Le New York Times parle à la fois de malédiction et de bénédiction pour la planète. Alors que la pandémie de Covid-19 nous empêche de voyager depuis presque un an, le quotidien américain fait le bilan de cette année 2020 quasiment sans tourisme et des effets de ce phénomène sur l'environnement.
Sans surprise, avec la fermeture des frontières, les vols annulés et les bateaux de croisière restant à quai, la qualité de l'air s'est largement améliorée. Aux États-Unis, notamment, les émissions de gaz à effet de serre ont diminué de plus de 10% l'année dernière, selon un rapport publié en janvier par le groupe Rhodium, une société de recherche et de conseil. Une telle diminution n'avait pas été observée depuis 1990. Au niveau mondial, les émissions de dioxyde de carbone ont baissé de 7%, soit 2,6 milliards de tonnes.
Avec la pandémie, les animaux sauvages ont pu réinvestir des lieux désertés par les populations et les touristes. En Thaïlande par exemple, les tortues luth ont pondu, pour la première fois depuis des années, leurs œufs sur la plage de Phuket, habituellement envahie par la foule. La réduction drastique des croisières a également rendu la vie sous-marine bien plus agréable, permettant aux baleines à bosse d'Alaska d'entendre les appels de leurs semblables.

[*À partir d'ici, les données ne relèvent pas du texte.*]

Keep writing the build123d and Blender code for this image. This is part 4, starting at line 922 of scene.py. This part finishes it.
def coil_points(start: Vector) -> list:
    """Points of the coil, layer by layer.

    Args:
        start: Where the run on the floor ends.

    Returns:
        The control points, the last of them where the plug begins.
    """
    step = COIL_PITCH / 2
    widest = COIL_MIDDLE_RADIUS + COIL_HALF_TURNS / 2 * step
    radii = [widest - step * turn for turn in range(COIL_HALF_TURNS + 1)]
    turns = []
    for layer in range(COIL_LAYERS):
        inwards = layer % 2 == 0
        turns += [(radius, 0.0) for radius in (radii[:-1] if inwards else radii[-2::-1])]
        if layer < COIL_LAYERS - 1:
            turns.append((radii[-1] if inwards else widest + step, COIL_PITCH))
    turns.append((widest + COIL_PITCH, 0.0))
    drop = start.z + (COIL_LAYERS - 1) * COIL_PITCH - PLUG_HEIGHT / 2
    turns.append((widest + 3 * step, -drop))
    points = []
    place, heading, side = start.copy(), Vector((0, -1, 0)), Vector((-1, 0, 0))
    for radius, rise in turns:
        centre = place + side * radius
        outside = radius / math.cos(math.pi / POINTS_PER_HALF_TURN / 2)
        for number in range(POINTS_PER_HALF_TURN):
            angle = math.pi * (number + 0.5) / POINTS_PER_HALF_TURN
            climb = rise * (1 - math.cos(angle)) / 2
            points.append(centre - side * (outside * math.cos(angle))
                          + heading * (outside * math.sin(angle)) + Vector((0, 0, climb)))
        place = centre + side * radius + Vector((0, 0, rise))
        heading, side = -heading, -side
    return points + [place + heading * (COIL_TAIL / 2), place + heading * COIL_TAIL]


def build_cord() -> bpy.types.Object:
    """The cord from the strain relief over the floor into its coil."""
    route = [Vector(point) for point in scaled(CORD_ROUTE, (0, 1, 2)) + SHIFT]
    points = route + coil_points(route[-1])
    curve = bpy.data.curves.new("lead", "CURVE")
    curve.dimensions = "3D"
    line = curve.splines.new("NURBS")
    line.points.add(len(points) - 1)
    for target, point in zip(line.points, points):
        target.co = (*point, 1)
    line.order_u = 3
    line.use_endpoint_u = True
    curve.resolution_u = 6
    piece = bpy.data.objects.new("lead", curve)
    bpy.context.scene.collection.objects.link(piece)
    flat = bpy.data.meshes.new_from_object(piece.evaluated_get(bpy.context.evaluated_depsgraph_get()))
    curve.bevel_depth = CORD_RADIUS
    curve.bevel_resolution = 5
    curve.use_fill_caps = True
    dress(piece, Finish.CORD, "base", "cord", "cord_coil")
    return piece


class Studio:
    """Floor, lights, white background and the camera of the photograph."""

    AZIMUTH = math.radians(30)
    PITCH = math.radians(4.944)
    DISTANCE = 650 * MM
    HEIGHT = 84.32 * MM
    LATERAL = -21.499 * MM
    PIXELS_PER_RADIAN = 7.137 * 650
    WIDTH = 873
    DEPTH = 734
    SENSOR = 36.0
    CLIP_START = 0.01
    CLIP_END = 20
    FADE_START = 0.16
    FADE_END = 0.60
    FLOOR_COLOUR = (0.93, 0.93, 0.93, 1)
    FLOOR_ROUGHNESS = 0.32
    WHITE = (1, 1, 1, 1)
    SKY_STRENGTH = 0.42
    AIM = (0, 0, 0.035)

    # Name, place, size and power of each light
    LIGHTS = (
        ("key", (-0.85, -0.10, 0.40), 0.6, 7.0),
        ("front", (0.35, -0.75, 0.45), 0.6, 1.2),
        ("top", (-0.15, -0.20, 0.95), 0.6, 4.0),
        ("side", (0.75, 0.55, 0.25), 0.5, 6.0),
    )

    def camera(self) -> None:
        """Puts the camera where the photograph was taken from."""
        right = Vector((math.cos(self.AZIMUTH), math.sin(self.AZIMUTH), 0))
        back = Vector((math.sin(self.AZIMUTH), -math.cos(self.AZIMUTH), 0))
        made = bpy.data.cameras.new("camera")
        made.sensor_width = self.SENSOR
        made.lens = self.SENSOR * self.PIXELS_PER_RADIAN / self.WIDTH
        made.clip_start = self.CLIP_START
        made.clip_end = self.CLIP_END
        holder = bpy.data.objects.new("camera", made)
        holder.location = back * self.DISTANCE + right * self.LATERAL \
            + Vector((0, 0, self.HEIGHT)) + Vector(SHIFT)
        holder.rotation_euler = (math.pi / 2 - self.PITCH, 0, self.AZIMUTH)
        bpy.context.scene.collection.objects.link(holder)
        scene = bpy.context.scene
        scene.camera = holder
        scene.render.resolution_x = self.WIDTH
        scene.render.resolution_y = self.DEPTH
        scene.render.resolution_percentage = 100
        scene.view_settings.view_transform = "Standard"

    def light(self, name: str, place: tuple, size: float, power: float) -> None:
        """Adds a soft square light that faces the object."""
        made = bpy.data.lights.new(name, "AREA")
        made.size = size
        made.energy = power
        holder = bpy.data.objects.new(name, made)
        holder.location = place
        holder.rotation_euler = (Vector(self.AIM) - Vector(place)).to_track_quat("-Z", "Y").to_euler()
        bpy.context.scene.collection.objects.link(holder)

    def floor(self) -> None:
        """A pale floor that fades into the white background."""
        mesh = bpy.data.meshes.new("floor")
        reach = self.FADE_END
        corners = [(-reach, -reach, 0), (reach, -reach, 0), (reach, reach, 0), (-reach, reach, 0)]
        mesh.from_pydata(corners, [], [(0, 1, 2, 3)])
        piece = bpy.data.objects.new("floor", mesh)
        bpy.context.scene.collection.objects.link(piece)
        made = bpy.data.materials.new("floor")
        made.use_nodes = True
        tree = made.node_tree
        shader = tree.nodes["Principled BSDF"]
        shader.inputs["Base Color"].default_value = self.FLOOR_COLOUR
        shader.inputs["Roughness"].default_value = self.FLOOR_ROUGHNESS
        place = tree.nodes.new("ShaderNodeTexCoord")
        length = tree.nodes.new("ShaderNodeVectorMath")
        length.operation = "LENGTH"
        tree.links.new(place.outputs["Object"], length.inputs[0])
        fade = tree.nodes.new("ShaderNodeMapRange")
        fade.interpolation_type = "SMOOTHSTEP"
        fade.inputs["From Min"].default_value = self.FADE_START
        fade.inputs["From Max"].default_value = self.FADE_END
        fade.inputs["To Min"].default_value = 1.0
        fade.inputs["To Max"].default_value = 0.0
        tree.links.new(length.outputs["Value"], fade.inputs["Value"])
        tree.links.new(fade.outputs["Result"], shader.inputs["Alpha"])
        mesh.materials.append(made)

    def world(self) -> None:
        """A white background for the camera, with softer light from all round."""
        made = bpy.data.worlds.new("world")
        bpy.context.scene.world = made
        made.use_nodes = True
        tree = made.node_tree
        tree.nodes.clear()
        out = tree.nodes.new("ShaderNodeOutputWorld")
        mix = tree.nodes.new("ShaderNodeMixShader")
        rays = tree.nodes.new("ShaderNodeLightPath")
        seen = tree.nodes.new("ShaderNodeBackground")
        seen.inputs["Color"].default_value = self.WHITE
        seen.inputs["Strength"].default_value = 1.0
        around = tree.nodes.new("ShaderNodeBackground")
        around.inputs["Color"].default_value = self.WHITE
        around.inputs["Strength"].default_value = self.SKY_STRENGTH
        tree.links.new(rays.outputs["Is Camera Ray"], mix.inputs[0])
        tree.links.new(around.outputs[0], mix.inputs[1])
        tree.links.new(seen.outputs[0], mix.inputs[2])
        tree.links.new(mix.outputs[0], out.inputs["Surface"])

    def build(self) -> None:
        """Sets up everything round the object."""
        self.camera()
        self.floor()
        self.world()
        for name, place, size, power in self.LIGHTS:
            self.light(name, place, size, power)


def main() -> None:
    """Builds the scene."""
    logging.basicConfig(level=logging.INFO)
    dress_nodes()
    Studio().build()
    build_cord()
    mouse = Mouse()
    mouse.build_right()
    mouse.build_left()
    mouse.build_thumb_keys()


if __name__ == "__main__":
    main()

Le tourisme joue un rôle protecteur
Pourtant, dans d'autres régions du monde, la disparition des voyageurs a provoqué l'effet inverse: les braconniers ont pu agir en toute impunité. En temps normal, la présence de touristes est un puissant facteur de dissuasion, notamment en Afrique subsaharienne. «Il n'y a pas que les garde-chasses [qui jouent un rôle]», explique Jim Sano, vice-président du Fonds mondial pour la nature chargé des voyages, du tourisme et de la conservation. «Les voyageurs qui se promènent avec les guides sont omniprésents dans ces zones de chasse. Si les guides voient des braconniers avec des armes automatiques, ils le signalent.»
Les experts ont constaté une augmentation de la pêche illégale et de l'exploitation forestière illégale dans plusieurs pays, une hausse du braconnage des léopards et des tigres en Inde ainsi que des rhinocéros au Botswana, et une recrudescence de la contrebande de faucons au Pakistan. En outre, les budgets alloués à la conservation de la faune et de la flore ont été largement réduits, surtout dans les pays en développement où ils dépendent de l'économie du tourisme.

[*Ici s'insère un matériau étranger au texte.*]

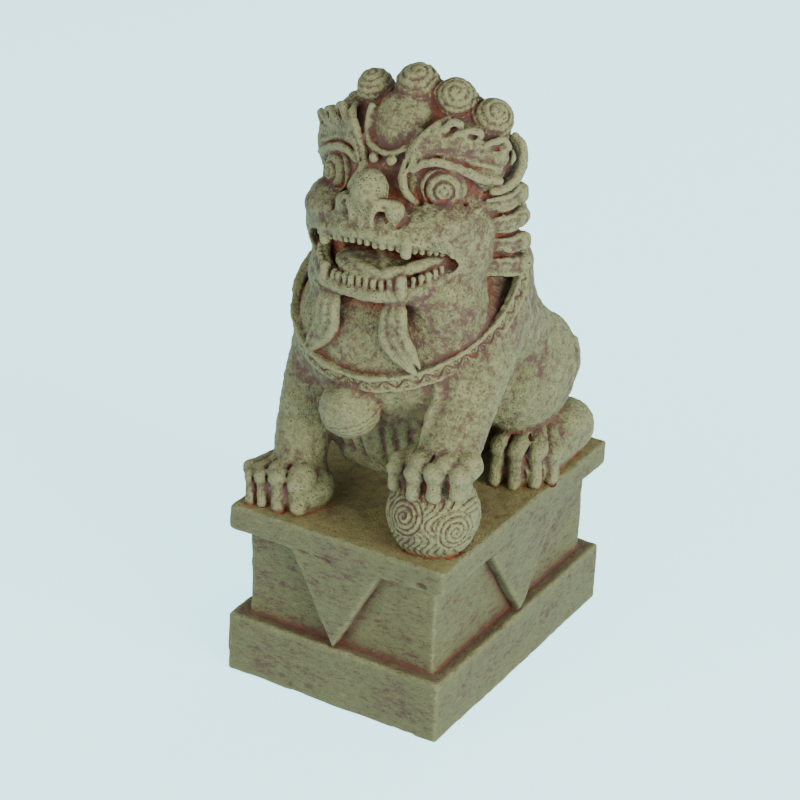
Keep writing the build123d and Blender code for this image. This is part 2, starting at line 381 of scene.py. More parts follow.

«Nous avons vu de nombreuses atteintes financières à la protection de la nature», affirme Joe Walston, vice-président exécutif de la conservation mondiale à la Wildlife Conservation Society. «Mais même là où cela ne s'est pas produit, dans de nombreux endroits, les [spécialistes] n'ont pas pu aller sur le terrain pour faire leur travail à cause de Covid.»
Si le virus du Covid-19 circule toujours, certains défenseurs de l'environnement pensent déjà à la sortie de la pandémie. «Mon espoir n'est pas que nous arrêtions de voyager dans certains de ces endroits merveilleux, car ils continueront à nous inspirer pour conserver la nature au niveau mondial, souligne Joe Walston. L'important est de reconstruire un type de tourisme qui soutient la nature.»